Probability Distribution Learning and Its Application in Deep Learning
Binchuan Qi, Wei Gong, Li Li
TL;DR
This work introduces the probability distribution (PD) learning framework, reframing deep learning as conditional distribution learning of $q_{\mathcal{Y}|\mathcal{X}}$ and proving that any suitable loss is equivalent to the Fenchel-Young loss. It generalizes strong convexity and Lipschitz smoothness to $\mathcal{H}(\psi)$-convexity and $\mathcal{H}(\Psi)$-smoothness, offering theoretical guarantees for SGD optimization in non-convex settings and deriving model-independent bounds on risk and generalization. The paper also shows how prior knowledge can be incorporated via a convex constraint set $C$ to shape the loss through Legendre-Fenchel duality, produces bounds illustrating the roles of data size, regularization, mutual information, and information loss due to irreversibility, and provides empirical validation across standard datasets. Overall, PD learning yields a unified, distribution-centric theory that links optimization dynamics to generalization behavior in deep networks, supported by both theory and experiments.
Abstract
Despite its empirical success, deep learning still lacks a comprehensive theoretical understanding of model fitting and generalization. This paper proposes the probability distribution (PD) learning framework to analyze the optimization and generalization mechanisms of deep learning. Within this framework, the conditional distribution of labels given features is the primary learning target, with the loss function, prior knowledge, and model properties explicitly characterized.
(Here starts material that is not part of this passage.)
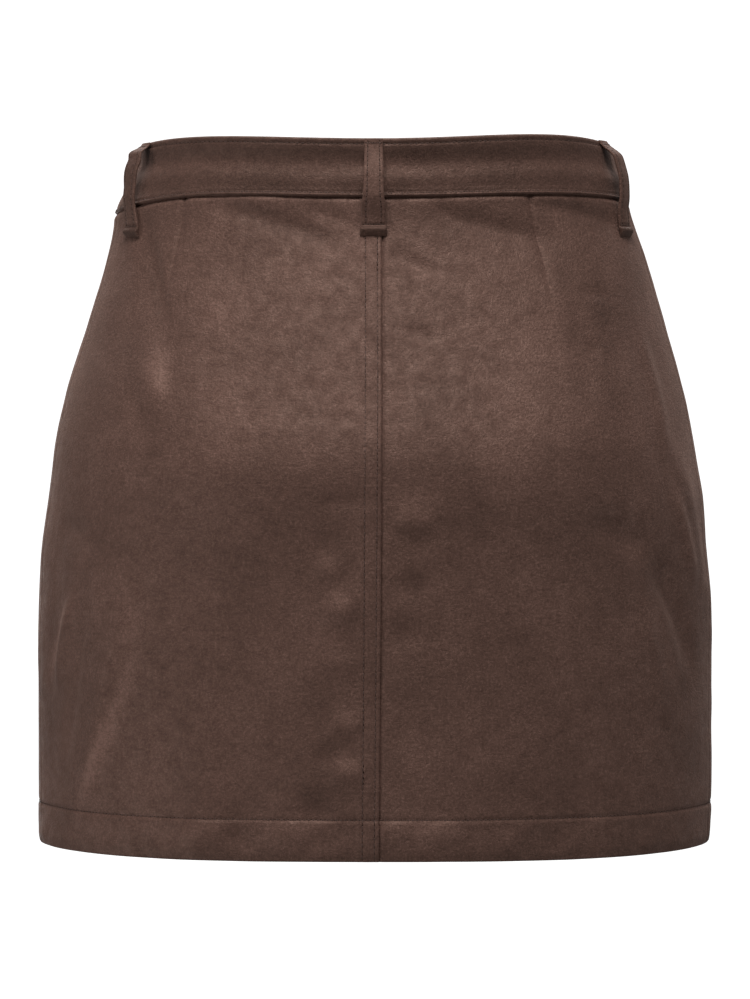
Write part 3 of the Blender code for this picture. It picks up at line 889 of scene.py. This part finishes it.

Under these formulations, we establish theoretical guarantees on optimizability, even in non-convex settings, and derive generalization error bounds that provide meaningful explanations for practical performance. Specifically, we first prove theoretically that the Fenchel-Young loss is the natural and necessary choice for solving PD learning problems, thereby justifying the generality of conclusions based on this loss. Second, to capture the characteristics of deep neural networks (DNNs), we introduce the notions of $\mathcal{H}(ψ)$-convexity and $\mathcal{H}(Ψ)$-smoothness, which generalize the classical concepts of strong convexity and Lipschitz smoothness. Based on them, we provide a theoretical explanation for the effectiveness of SGD in training DNNs. Finally, we derive model-independent bounds on the expected risk and generalization error for trained models, revealing the influence of the training set size, regularization term, the mutual information between labels and features, and the information loss caused by model irreversibility on risk and generalization. Based on our theoretical analysis and experimental validation, we believe that the PD learning framework facilitates a deeper and more unified theoretical understanding of deep learning.